EXERCISE AIM - Take down each entry exactly as written.

[Entries with parts and joints]
## Begin

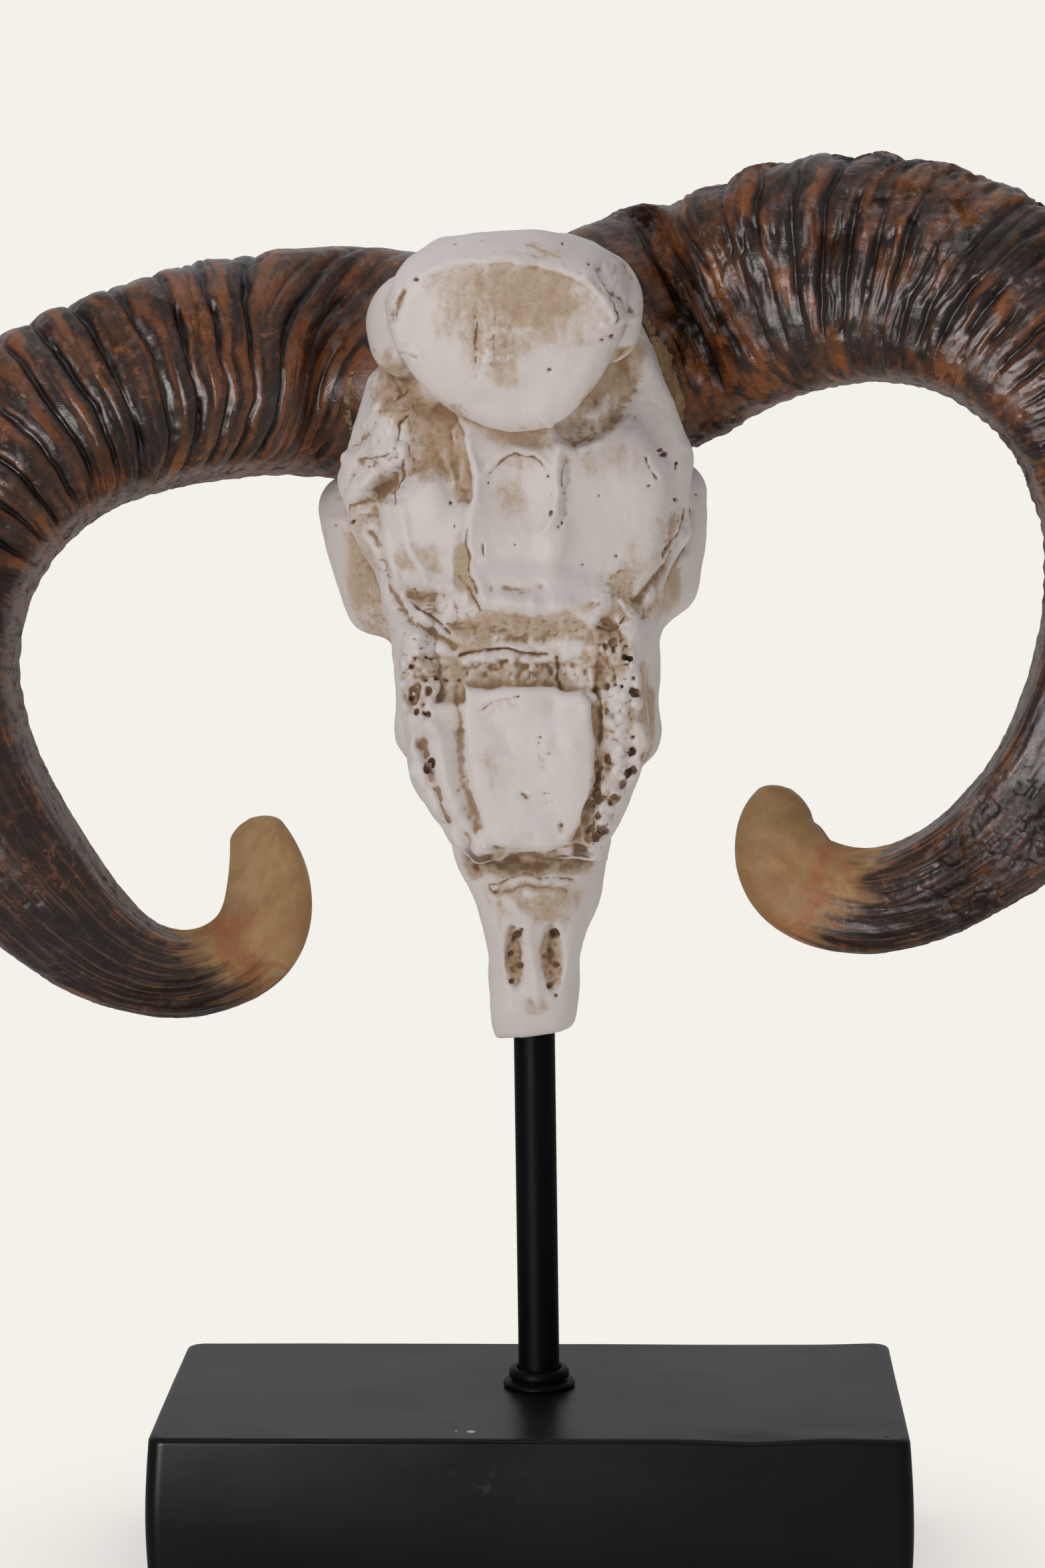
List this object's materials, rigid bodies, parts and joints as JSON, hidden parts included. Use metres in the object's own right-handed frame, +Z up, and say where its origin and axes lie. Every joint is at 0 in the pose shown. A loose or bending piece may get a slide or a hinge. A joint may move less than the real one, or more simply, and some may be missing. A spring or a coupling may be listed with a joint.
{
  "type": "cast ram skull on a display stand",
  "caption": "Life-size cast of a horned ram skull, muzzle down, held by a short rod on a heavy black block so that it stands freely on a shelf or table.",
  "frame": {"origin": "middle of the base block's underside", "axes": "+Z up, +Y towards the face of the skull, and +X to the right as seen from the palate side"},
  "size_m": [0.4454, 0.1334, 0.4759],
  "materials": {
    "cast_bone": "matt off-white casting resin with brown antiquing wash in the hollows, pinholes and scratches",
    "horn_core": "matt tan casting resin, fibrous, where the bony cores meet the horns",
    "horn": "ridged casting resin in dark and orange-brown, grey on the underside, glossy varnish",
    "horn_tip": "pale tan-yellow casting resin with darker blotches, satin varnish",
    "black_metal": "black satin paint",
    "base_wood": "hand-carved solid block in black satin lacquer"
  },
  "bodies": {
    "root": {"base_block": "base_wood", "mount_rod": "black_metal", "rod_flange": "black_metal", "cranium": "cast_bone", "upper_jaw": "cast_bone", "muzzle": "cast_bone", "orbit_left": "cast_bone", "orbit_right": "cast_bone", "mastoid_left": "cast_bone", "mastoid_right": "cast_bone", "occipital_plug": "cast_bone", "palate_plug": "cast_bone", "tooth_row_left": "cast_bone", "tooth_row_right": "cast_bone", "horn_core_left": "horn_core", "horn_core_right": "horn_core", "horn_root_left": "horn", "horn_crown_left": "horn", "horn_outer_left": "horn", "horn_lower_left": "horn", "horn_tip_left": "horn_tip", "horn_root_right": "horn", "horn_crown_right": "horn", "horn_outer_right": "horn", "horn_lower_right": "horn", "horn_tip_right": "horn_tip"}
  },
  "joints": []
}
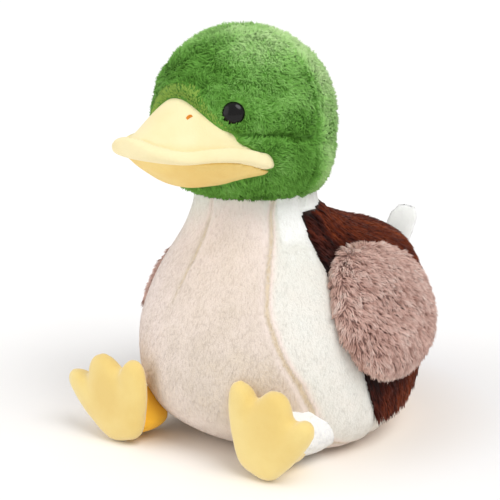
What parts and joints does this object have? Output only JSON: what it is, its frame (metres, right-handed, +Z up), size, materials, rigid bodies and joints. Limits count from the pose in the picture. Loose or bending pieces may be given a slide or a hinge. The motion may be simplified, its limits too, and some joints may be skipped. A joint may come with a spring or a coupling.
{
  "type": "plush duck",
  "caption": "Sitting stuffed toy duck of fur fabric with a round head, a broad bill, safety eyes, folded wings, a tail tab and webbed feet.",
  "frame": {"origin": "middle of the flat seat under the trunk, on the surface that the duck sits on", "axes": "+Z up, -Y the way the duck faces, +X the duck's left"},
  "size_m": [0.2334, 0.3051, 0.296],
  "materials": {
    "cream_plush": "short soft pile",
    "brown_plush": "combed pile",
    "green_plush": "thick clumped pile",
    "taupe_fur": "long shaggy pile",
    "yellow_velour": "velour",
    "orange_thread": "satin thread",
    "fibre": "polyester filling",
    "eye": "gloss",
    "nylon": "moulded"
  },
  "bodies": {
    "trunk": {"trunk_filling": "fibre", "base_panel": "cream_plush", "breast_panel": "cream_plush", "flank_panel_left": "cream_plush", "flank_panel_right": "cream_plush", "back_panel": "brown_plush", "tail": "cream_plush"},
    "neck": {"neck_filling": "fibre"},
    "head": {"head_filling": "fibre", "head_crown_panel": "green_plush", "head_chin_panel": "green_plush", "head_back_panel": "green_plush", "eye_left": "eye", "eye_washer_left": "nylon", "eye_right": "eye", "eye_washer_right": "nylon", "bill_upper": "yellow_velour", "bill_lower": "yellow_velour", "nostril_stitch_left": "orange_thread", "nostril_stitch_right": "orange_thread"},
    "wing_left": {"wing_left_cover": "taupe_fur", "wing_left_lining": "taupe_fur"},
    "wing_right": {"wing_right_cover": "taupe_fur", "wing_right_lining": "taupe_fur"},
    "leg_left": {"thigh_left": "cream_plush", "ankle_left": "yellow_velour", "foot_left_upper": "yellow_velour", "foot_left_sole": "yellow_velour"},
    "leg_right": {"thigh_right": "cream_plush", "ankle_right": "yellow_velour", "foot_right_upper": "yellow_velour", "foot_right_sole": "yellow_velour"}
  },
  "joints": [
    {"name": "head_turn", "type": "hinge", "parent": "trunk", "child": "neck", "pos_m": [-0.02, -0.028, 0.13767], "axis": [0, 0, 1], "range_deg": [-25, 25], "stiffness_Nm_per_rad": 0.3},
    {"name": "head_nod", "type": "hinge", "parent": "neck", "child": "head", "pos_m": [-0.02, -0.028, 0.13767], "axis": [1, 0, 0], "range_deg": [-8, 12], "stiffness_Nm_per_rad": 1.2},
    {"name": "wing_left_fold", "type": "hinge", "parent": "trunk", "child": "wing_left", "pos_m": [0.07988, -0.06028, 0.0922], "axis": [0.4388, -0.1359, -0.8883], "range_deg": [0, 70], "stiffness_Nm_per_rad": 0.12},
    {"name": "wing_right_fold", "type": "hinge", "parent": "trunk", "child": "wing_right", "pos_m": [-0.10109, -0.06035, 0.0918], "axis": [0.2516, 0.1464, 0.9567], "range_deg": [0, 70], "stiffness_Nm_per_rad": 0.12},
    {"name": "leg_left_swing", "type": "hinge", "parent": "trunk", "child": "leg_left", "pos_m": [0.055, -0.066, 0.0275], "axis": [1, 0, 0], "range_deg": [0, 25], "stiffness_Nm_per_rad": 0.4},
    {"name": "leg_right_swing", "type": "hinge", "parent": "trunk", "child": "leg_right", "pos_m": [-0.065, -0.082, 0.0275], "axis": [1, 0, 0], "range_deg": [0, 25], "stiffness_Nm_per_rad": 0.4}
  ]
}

## End

RESPONSE -
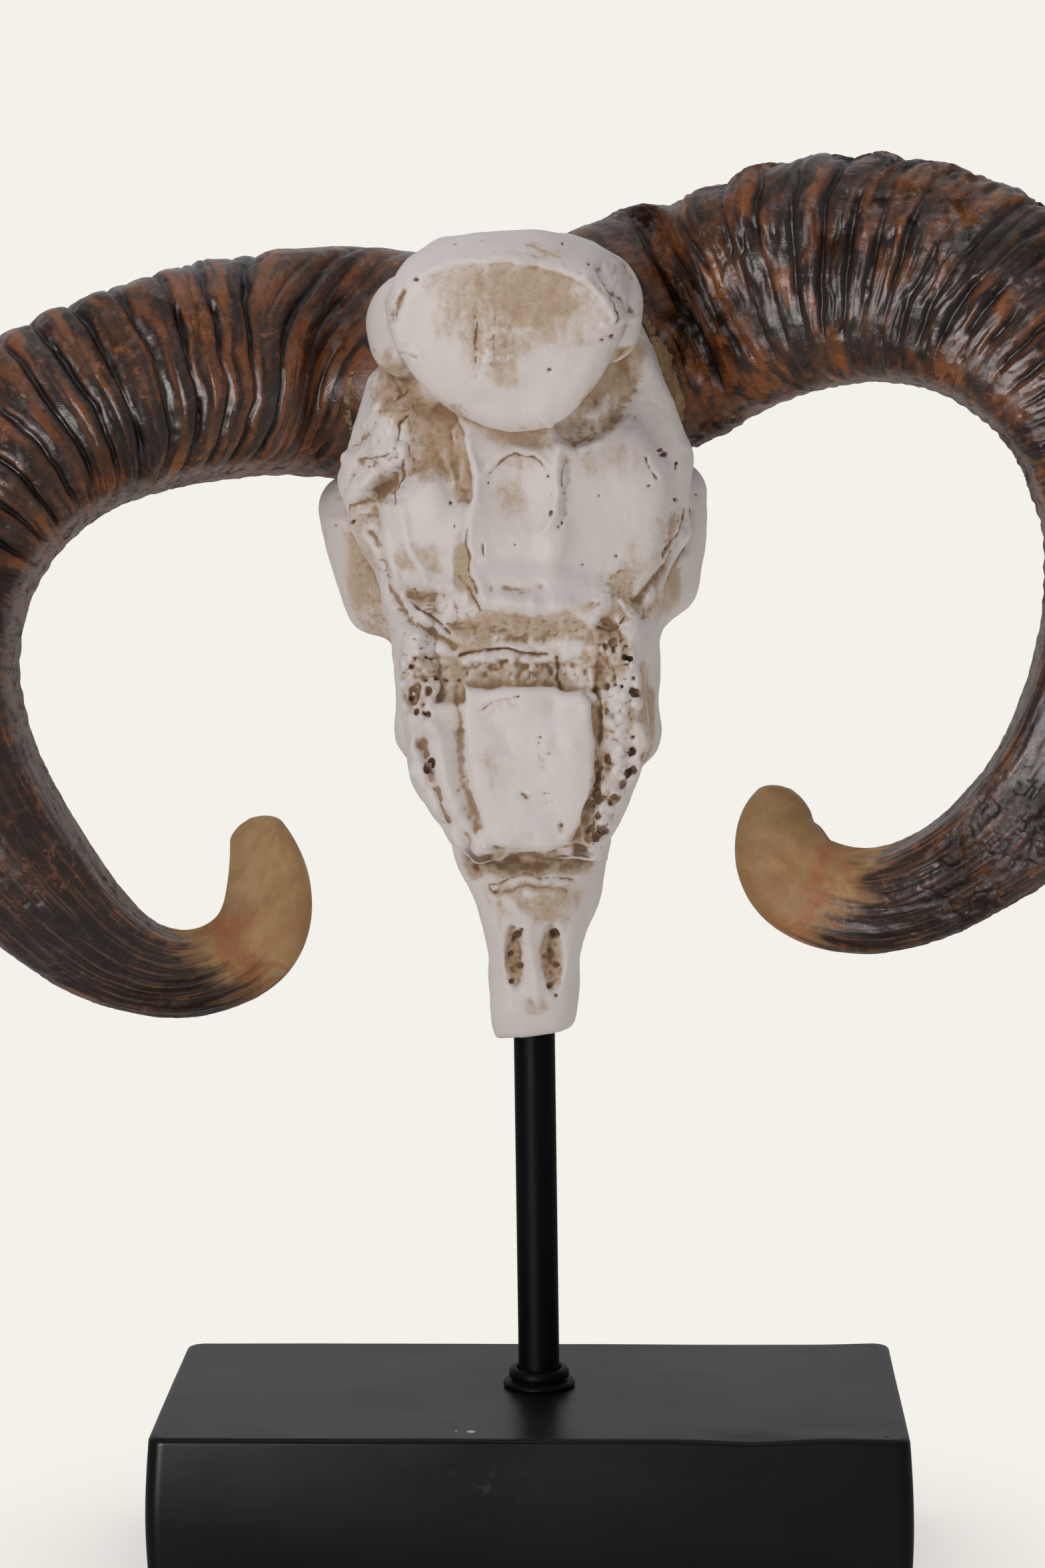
List this object's materials, rigid bodies, parts and joints as JSON, hidden parts included. Use metres in the object's own right-handed frame, +Z up, and say where its origin and axes lie. Every joint is at 0 in the pose shown. A loose or bending piece may get a slide or a hinge. A joint may move less than the real one, or more simply, and some may be missing. A spring or a coupling may be listed with a joint.
{
  "type": "cast ram skull on a display stand",
  "caption": "Life-size cast of a horned ram skull, muzzle down, held by a short rod on a heavy black block so that it stands freely on a shelf or table.",
  "frame": {"origin": "middle of the base block's underside", "axes": "+Z up, +Y towards the face of the skull, and +X to the right as seen from the palate side"},
  "size_m": [0.4454, 0.1334, 0.4759],
  "materials": {
    "cast_bone": "matt off-white casting resin with brown antiquing wash in the hollows, pinholes and scratches",
    "horn_core": "matt tan casting resin, fibrous, where the bony cores meet the horns",
    "horn": "ridged casting resin in dark and orange-brown, grey on the underside, glossy varnish",
    "horn_tip": "pale tan-yellow casting resin with darker blotches, satin varnish",
    "black_metal": "black satin paint",
    "base_wood": "hand-carved solid block in black satin lacquer"
  },
  "bodies": {
    "root": {"base_block": "base_wood", "mount_rod": "black_metal", "rod_flange": "black_metal", "cranium": "cast_bone", "upper_jaw": "cast_bone", "muzzle": "cast_bone", "orbit_left": "cast_bone", "orbit_right": "cast_bone", "mastoid_left": "cast_bone", "mastoid_right": "cast_bone", "occipital_plug": "cast_bone", "palate_plug": "cast_bone", "tooth_row_left": "cast_bone", "tooth_row_right": "cast_bone", "horn_core_left": "horn_core", "horn_core_right": "horn_core", "horn_root_left": "horn", "horn_crown_left": "horn", "horn_outer_left": "horn", "horn_lower_left": "horn", "horn_tip_left": "horn_tip", "horn_root_right": "horn", "horn_crown_right": "horn", "horn_outer_right": "horn", "horn_lower_right": "horn", "horn_tip_right": "horn_tip"}
  },
  "joints": []
}
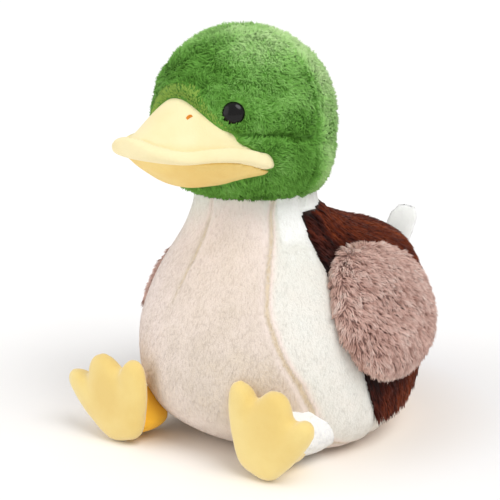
What parts and joints does this object have? Output only JSON: what it is, its frame (metres, right-handed, +Z up), size, materials, rigid bodies and joints. Limits count from the pose in the picture. Loose or bending pieces may be given a slide or a hinge. The motion may be simplified, its limits too, and some joints may be skipped. A joint may come with a spring or a coupling.
{
  "type": "plush duck",
  "caption": "Sitting stuffed toy duck of fur fabric with a round head, a broad bill, safety eyes, folded wings, a tail tab and webbed feet.",
  "frame": {"origin": "middle of the flat seat under the trunk, on the surface that the duck sits on", "axes": "+Z up, -Y the way the duck faces, +X the duck's left"},
  "size_m": [0.2334, 0.3051, 0.296],
  "materials": {
    "cream_plush": "short soft pile",
    "brown_plush": "combed pile",
    "green_plush": "thick clumped pile",
    "taupe_fur": "long shaggy pile",
    "yellow_velour": "velour",
    "orange_thread": "satin thread",
    "fibre": "polyester filling",
    "eye": "gloss",
    "nylon": "moulded"
  },
  "bodies": {
    "trunk": {"trunk_filling": "fibre", "base_panel": "cream_plush", "breast_panel": "cream_plush", "flank_panel_left": "cream_plush", "flank_panel_right": "cream_plush", "back_panel": "brown_plush", "tail": "cream_plush"},
    "neck": {"neck_filling": "fibre"},
    "head": {"head_filling": "fibre", "head_crown_panel": "green_plush", "head_chin_panel": "green_plush", "head_back_panel": "green_plush", "eye_left": "eye", "eye_washer_left": "nylon", "eye_right": "eye", "eye_washer_right": "nylon", "bill_upper": "yellow_velour", "bill_lower": "yellow_velour", "nostril_stitch_left": "orange_thread", "nostril_stitch_right": "orange_thread"},
    "wing_left": {"wing_left_cover": "taupe_fur", "wing_left_lining": "taupe_fur"},
    "wing_right": {"wing_right_cover": "taupe_fur", "wing_right_lining": "taupe_fur"},
    "leg_left": {"thigh_left": "cream_plush", "ankle_left": "yellow_velour", "foot_left_upper": "yellow_velour", "foot_left_sole": "yellow_velour"},
    "leg_right": {"thigh_right": "cream_plush", "ankle_right": "yellow_velour", "foot_right_upper": "yellow_velour", "foot_right_sole": "yellow_velour"}
  },
  "joints": [
    {"name": "head_turn", "type": "hinge", "parent": "trunk", "child": "neck", "pos_m": [-0.02, -0.028, 0.13767], "axis": [0, 0, 1], "range_deg": [-25, 25], "stiffness_Nm_per_rad": 0.3},
    {"name": "head_nod", "type": "hinge", "parent": "neck", "child": "head", "pos_m": [-0.02, -0.028, 0.13767], "axis": [1, 0, 0], "range_deg": [-8, 12], "stiffness_Nm_per_rad": 1.2},
    {"name": "wing_left_fold", "type": "hinge", "parent": "trunk", "child": "wing_left", "pos_m": [0.07988, -0.06028, 0.0922], "axis": [0.4388, -0.1359, -0.8883], "range_deg": [0, 70], "stiffness_Nm_per_rad": 0.12},
    {"name": "wing_right_fold", "type": "hinge", "parent": "trunk", "child": "wing_right", "pos_m": [-0.10109, -0.06035, 0.0918], "axis": [0.2516, 0.1464, 0.9567], "range_deg": [0, 70], "stiffness_Nm_per_rad": 0.12},
    {"name": "leg_left_swing", "type": "hinge", "parent": "trunk", "child": "leg_left", "pos_m": [0.055, -0.066, 0.0275], "axis": [1, 0, 0], "range_deg": [0, 25], "stiffness_Nm_per_rad": 0.4},
    {"name": "leg_right_swing", "type": "hinge", "parent": "trunk", "child": "leg_right", "pos_m": [-0.065, -0.082, 0.0275], "axis": [1, 0, 0], "range_deg": [0, 25], "stiffness_Nm_per_rad": 0.4}
  ]
}